The downside, of course, is the potential for information overload. That’s why the Army has not, in fact, issued an Android to every single soldier: After much testing, the service decided rank-and-file riflemen would just get too distracted. But the devices are issued as far down the chain of command as the leader of a four-man fireteam. Said Maj. Sedlock, “It places a greater demand on the soldiers, but the soldiers today are better… smarter.”
“Chat or text messaging, it takes me forever,” sighed the brigade commander, Col. Sam Whitehurst, speaking to reporters outside his command post. “I’m probably the weakest link with some of the new technology.”
But the technology still has glitches of its own. “As you’re bouncing around the roads, hitting potholes, something gets knocked lose,” said Col. Whitehurst. But after five days figuring out the new equipment in field conditions for the first time, the colonel went on, the brigade has gotten many of the bugs out. Already, the new network is outperforming previous incarnations, said Whitehurst: “I’m not seeing some of the bandwidth issues that I’ve seen in the past…. It allows us to share information much quicker across the brigade.”
From Whitehurst’s standpoint as a brigade commander, the biggest attraction of the Capability Set ’13 network is that it liberates him from his command post: Systems he once could access only from a fixed site are now available wirelessly in his vehicle, part of a major upgrade to a system for commanders called WIN-T, Warfighter Information Network-Tactical. “I think most of us would prefer not to be stuck or tethered to our TOCs [Tactical Operations Centers] and get out and be with the soldiers,” said Whitehurst. “This will allow us, allow me to do that.”
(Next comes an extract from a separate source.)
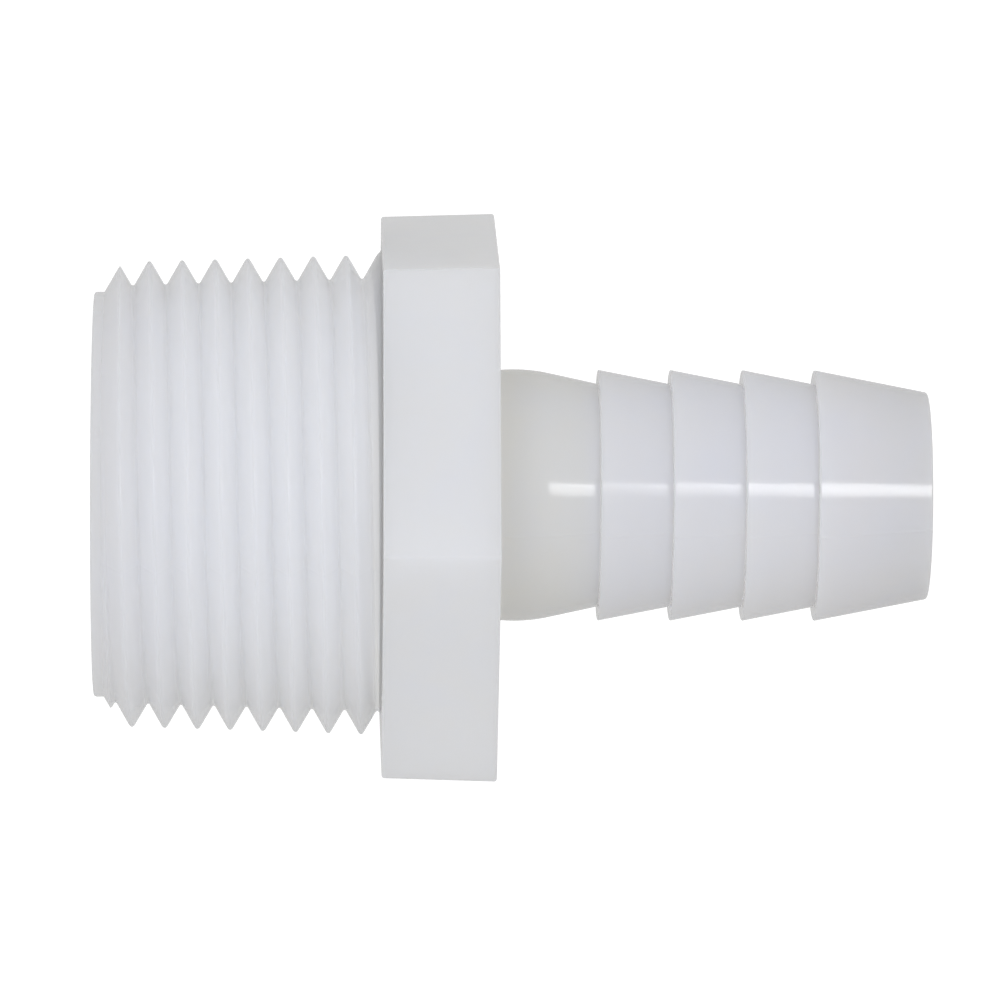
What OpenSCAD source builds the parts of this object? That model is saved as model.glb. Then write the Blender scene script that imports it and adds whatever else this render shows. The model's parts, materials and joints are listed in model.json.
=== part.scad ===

Cutting that electronic umbilical cord is especially essential as the Army closes down the enormous infrastructure it has built up in the warzone and relies on fewer, more mobile forces to backstop the Afghans. “We’re reducing our presence but we still have to cover the same amount of area. Our units are going to be very spread out,” said one of the brigade’s company commanders, Capt. Widmar Roman. “What the system does is, it still allows us to go those great distances and communicate just as well.”
Beyond Afghanistan, the Army sees the new, more mobile networks as its top investment priority for operations around the world. In future crises, the service may well have to deploy to places where it has no infrastructure built up, electronic or otherwise, and where its forces have to hit the ground running and keep on the move.
That’s the environment in which the new networks will have to function — quite possibly while being attacked by enemy jamming or hackers. The system currently has three levels of fallbacks to keep brigade headquarters online if the main antenna is disabled or destroyed, said the brigade’s chief signals officer, Maj. Graham Wood. But with an eye to adversaries more technologically sophisticated than the Taliban, the Army is already preparing for future battles fought by invisible armies of electrons.